The fact is, even as Franzenfest was heating up, the writer who really got me thinking about literary bias was my friend Ann Hood, who wrote on Facebook on Aug. 17: "Why do some male writers still need to dismiss the topics and themes of women writers as trivial?" Ann is a lovely, lyrical writer. I can't imagine anyone who wouldn't shelve her work with literary fiction. At the same time, I know very few men who will pick up THE KNITTING CIRCLE, a beautiful novel about the infinite forms of grief. Pity, because it's not only a good novel, it's one that has much to teach other writers. I stole from it shamelessly to write THE GIRL IN THE GREEN RAINCOAT.

One of the themes that emerged this week was that Jodi Picoult and Jennifer Weiner shouldn't complain. Because they are successful to a degree that most writers envy. Because complaining always sounds petulant. Because they've made their literary beds and should lie in them. Because they are Happy Meals, not omakase at Nobu.

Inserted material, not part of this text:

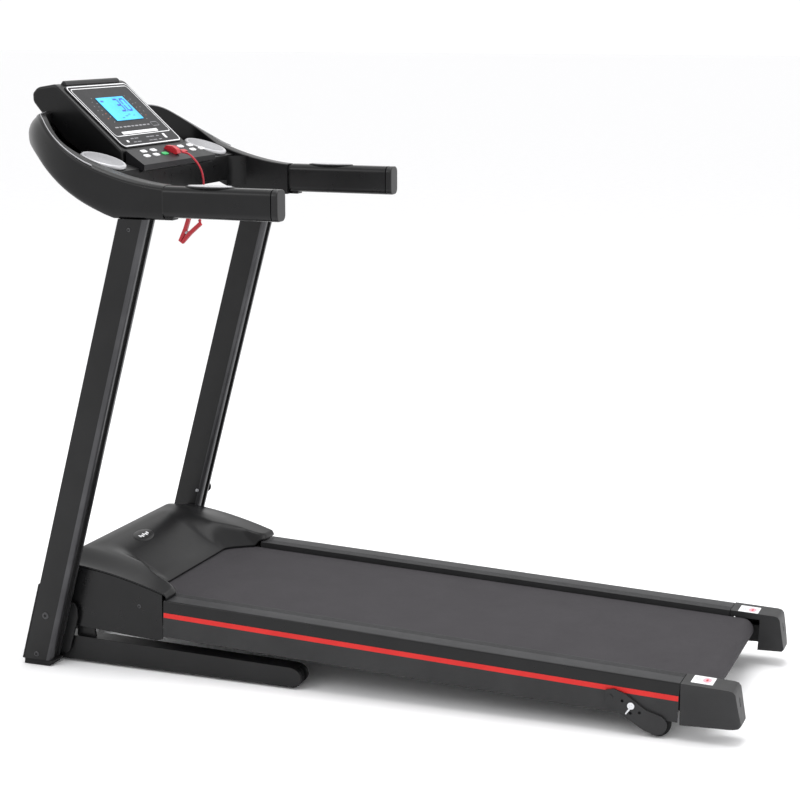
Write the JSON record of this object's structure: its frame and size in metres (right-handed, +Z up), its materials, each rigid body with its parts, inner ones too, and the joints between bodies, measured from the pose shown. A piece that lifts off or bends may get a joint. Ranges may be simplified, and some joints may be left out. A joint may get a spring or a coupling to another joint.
{
  "type": "folding treadmill",
  "caption": "Folding motorised treadmill: tilted belt deck between side rails, two raked uprights, horseshoe console with tilted display and straight handles.",
  "frame": {"origin": "middle of the overall length and width, on the floor", "axes": "+X towards the rear end of the belt, -X towards the console, -Y on the left hand of the runner, +Z up"},
  "size_m": [1.5258, 0.636, 1.1784],
  "materials": {
    "painted_steel": "satin black powder coat",
    "black_plastic": "fine matte grain",
    "gloss_black": "smooth, low gloss",
    "belt_rubber": "fine cross weave, matte",
    "bare_steel": "turned",
    "black_rubber": "matte",
    "red_plastic": "smooth",
    "white_plastic": "satin",
    "green_plastic": "satin",
    "silver_plastic": "metallic paint",
    "screen": "lit panel",
    "board_wood": "waxed board",
    "circuit_board": "lacquered"
  },
  "bodies": {
    "stand": {"base_crossbar": "painted_steel", "console_shell": "black_plastic", "console_deck": "black_plastic", "display_pod": "black_plastic", "display_panel": "gloss_black", "lcd_window": "screen", "keypad_panel": "gloss_black", "upright_left": "painted_steel", "base_tube_left": "painted_steel", "front_foot_left": "black_rubber", "handle_left": "black_plastic", "handle_cap_left": "gloss_black", "pulse_sensor_left": "silver_plastic", "speaker_left": "silver_plastic", "upright_right": "painted_steel", "base_tube_right": "painted_steel", "front_foot_right": "black_rubber", "handle_right": "black_plastic", "handle_cap_right": "gloss_black", "pulse_sensor_right": "silver_plastic", "speaker_right": "silver_plastic"},
    "deck": {"deck_frame": "painted_steel", "running_board": "board_wood", "running_belt": "belt_rubber", "motor_hood": "gloss_black", "motor_body": "bare_steel", "drive_belt": "black_rubber", "control_board": "circuit_board", "side_rail_left": "black_plastic", "end_cap_left": "black_plastic", "side_cover_left": "black_plastic", "side_rail_right": "black_plastic", "end_cap_right": "black_plastic", "side_cover_right": "black_plastic"},
    "transport_wheel_left": {"transport_wheel_left": "black_rubber"},
    "incline_leg_left": {"incline_leg_left": "painted_steel"},
    "leg_wheel_left": {"leg_wheel_left": "black_rubber"},
    "leg_pin_left": {"leg_pin_left": "bare_steel"},
    "transport_wheel_right": {"transport_wheel_right": "black_rubber"},
    "incline_leg_right": {"incline_leg_right": "painted_steel"},
    "leg_wheel_right": {"leg_wheel_right": "black_rubber"},
    "leg_pin_right": {"leg_pin_right": "bare_steel"},
    "drive_roller": {"drive_roller": "bare_steel"},
    "rear_roller": {"rear_roller": "bare_steel"},
    "motor_pulley": {"motor_pulley": "bare_steel"},
    "fold_lock_pin": {"fold_lock_pin": "bare_steel"},
    "key_incline_up": {"key_incline_up": "white_plastic"},
    "key_incline_down": {"key_incline_down": "white_plastic"},
    "key_speed_slow": {"key_speed_slow": "white_plastic"},
    "key_speed_fast": {"key_speed_fast": "white_plastic"},
    "key_mode": {"key_mode": "white_plastic"},
    "key_program": {"key_program": "white_plastic"},
    "key_start": {"key_start": "green_plastic"},
    "key_stop": {"key_stop": "red_plastic"},
    "key_slower": {"key_slower": "white_plastic"},
    "key_faster": {"key_faster": "white_plastic"},
    "safety_key": {"safety_key": "red_plastic", "safety_cord": "red_plastic", "clip_body": "red_plastic"},
    "clip_jaw": {"clip_jaw": "red_plastic"}
  },
  "joints": [
    {"name": "deck_fold", "type": "hinge", "parent": "stand", "child": "deck", "pos_m": [-0.5925, 0, 0.115], "axis": [0, -1, 0], "range_deg": [0, 75]},
    {"name": "transport_wheel_turn_left", "type": "hinge", "parent": "stand", "child": "transport_wheel_left", "pos_m": [-0.1285, -0.246, 0.02], "axis": [0, 1, 0], "continuous": true},
    {"name": "transport_wheel_turn_right", "type": "hinge", "parent": "stand", "child": "transport_wheel_right", "pos_m": [-0.1285, 0.246, 0.02], "axis": [0, 1, 0], "continuous": true},
    {"name": "key_incline_up_press", "type": "slide", "parent": "stand", "child": "key_incline_up", "axis": [-0.421, 0, -0.907], "range_m": [0, 0.0012], "stiffness_N_per_m": 600},
    {"name": "key_incline_down_press", "type": "slide", "parent": "stand", "child": "key_incline_down", "axis": [-0.421, 0, -0.907], "range_m": [0, 0.0012], "stiffness_N_per_m": 600},
    {"name": "key_speed_slow_press", "type": "slide", "parent": "stand", "child": "key_speed_slow", "axis": [-0.421, 0, -0.907], "range_m": [0, 0.0012], "stiffness_N_per_m": 600},
    {"name": "key_speed_fast_press", "type": "slide", "parent": "stand", "child": "key_speed_fast", "axis": [-0.421, 0, -0.907], "range_m": [0, 0.0012], "stiffness_N_per_m": 600},
    {"name": "key_mode_press", "type": "slide", "parent": "stand", "child": "key_mode", "axis": [-0.421, 0, -0.907], "range_m": [0, 0.0012], "stiffness_N_per_m": 600},
    {"name": "key_program_press", "type": "slide", "parent": "stand", "child": "key_program", "axis": [-0.421, 0, -0.907], "range_m": [0, 0.0012], "stiffness_N_per_m": 600},
    {"name": "key_start_press", "type": "slide", "parent": "stand", "child": "key_start", "axis": [-0.421, 0, -0.907], "range_m": [0, 0.0012], "stiffness_N_per_m": 600},
    {"name": "key_stop_press", "type": "slide", "parent": "stand", "child": "key_stop", "axis": [-0.421, 0, -0.907], "range_m": [0, 0.0012], "stiffness_N_per_m": 600},
    {"name": "key_slower_press", "type": "slide", "parent": "stand", "child": "key_slower", "axis": [-0.421, 0, -0.907], "range_m": [0, 0.0012], "stiffness_N_per_m": 600},
    {"name": "key_faster_press", "type": "slide", "parent": "stand", "child": "key_faster", "axis": [-0.421, 0, -0.907], "range_m": [0, 0.0012], "stiffness_N_per_m": 600},
    {"name": "safety_key_pull", "type": "slide", "parent": "stand", "child": "safety_key", "axis": [0.421, 0, 0.907], "range_m": [0, 0.02]},
    {"name": "clip_jaw_open", "type": "hinge", "parent": "safety_key", "child": "clip_jaw", "pos_m": [-0.47576, 0.018, 0.86529], "axis": [0, 1, 0], "range_deg": [0, 12], "stiffness_Nm_per_rad": 0.05, "springref_deg": -17.19},
    {"name": "fold_lock_push", "type": "slide", "parent": "stand", "child": "fold_lock_pin", "axis": [0, 1, 0], "range_m": [-0.007, 0]},
    {"name": "drive_roller_turn", "type": "hinge", "parent": "deck", "child": "drive_roller", "pos_m": [-0.48345, 0, 0.12161], "axis": [0, 1, 0], "continuous": true},
    {"name": "rear_roller_turn", "type": "hinge", "parent": "deck", "child": "rear_roller", "pos_m": [0.67962, 0, 0.07509], "axis": [0, 1, 0], "continuous": true},
    {"name": "motor_pulley_turn", "type": "hinge", "parent": "deck", "child": "motor_pulley", "pos_m": [-0.5595, 0, 0.152], "axis": [0, 1, 0], "continuous": true},
    {"name": "incline_leg_turn_left", "type": "hinge", "parent": "deck", "child": "incline_leg_left", "pos_m": [0.5225, -0.264, 0.069], "axis": [0, 1, 0], "range_deg": [0, 30]},
    {"name": "leg_wheel_turn_left", "type": "hinge", "parent": "incline_leg_left", "child": "leg_wheel_left", "pos_m": [0.6105, -0.2538, 0.025], "axis": [0, 1, 0], "continuous": true},
    {"name": "leg_pin_pull_left", "type": "slide", "parent": "incline_leg_left", "child": "leg_pin_left", "axis": [0, -1, 0], "range_m": [0, 0.01], "stiffness_N_per_m": 500},
    {"name": "incline_leg_turn_right", "type": "hinge", "parent": "deck", "child": "incline_leg_right", "pos_m": [0.5225, 0.264, 0.069], "axis": [0, 1, 0], "range_deg": [0, 30]},
    {"name": "leg_wheel_turn_right", "type": "hinge", "parent": "incline_leg_right", "child": "leg_wheel_right", "pos_m": [0.6105, 0.2538, 0.025], "axis": [0, 1, 0], "continuous": true},
    {"name": "leg_pin_pull_right", "type": "slide", "parent": "incline_leg_right", "child": "leg_pin_right", "axis": [0, 1, 0], "range_m": [0, 0.01], "stiffness_N_per_m": 500}
  ],
  "couplings": [
    {"joint": "rear_roller_turn", "follows": "drive_roller_turn", "ratio": 1},
    {"joint": "motor_pulley_turn", "follows": "drive_roller_turn", "ratio": 2.5}
  ]
}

I understand these sentiments. (Except for the McDonald's metaphor, which just isn't working for me.) But if Picoult and Weiner don't raise these issues, who will? Who won't sound petulant?** Philip Roth? James Wood? (A brilliant critic with whom I often disagree in terms of personal taste.) There are no disinterested parties in this discussion. Or, more accurately -- the truly disinterested parties are also uninterested, which is the larger problem facing bibliophiles. Most people just don't care about books. So let's award points for the mere fact that the discussion got started.

Of course, as editor Reagan Arthur*** pointed out, the book -- FREEDOM -- got lost in the shuffle. Shouldn't we be talking about the book, which is garnering really enthusiastic reviews? Yes, that would be nice. But the funny thing is, we seldom really talk about the book or the film or the television show that's at the center of a media dust-up. We talk about whether Dan Brown has it in for the Catholic church, or if Murphy Brown should have a baby out of wedlock, or if The Wire's executive producer is an angry, angry man who should just shut the fuck up already about journalism. It's hard to talk about a book outside a classroom. Anyone who's ever been part of a book club can attest to that. I'm not saying it can't be done -- Ann Hood and I, along with other faculty members at the Eckerd Writers Workshop, end up doing that every year, late into the night.**** It's just easier to talk about the talk about the book.

For those who missed it -- Picoult and Weiner were clear that they don't begrudge Franzen anything. They would just like to see the New York Times expand its books coverage. Others have argued that the Times should hew to a literary agenda. My hunch is that if Snooki is part of all the news that's fit to print, then romance novels and chick lit could be, too. I argue this to my detriment. Newspaper space is finite and if romance novels get a monthly round-up in the New York Times Book Review, that could mean cutting back on the twice-monthly crime novel round-ups written by Marilyn Stasio.
But it strikes me as the right thing to do. The fact is, as someone who's pretty ignorant about the romance genre, I'd appreciate a monthly guide to its best practitioners.

In the end, we are all clinging to some kind of subway strap, trying to stay upright at the end of a long day. I remind myself every day that I am one of the lucky ones. But I don't think that being lucky obligates one to be silent. Sort of the other way around.

*James Patterson, Frederick Forsyth, Martin Cruz Smith, Dick Francis and Lauren Weisberger all had books with the same on-sale date as mine. Not even my mother expected me to make the printed list.

**I think I am on record as one of the few people who felt empathy for Franzen's wife, also a writer, who wrote about her professional life in his shadow.

***I think Reagan is an important voice in this debate because she has wide-ranging, inclusive taste. She publishes Elizabeth Kostova, James Hynes, Joshua Ferris.

****Bear in mind, we do this with the help of Scotch chosen by Stewart O'Nan.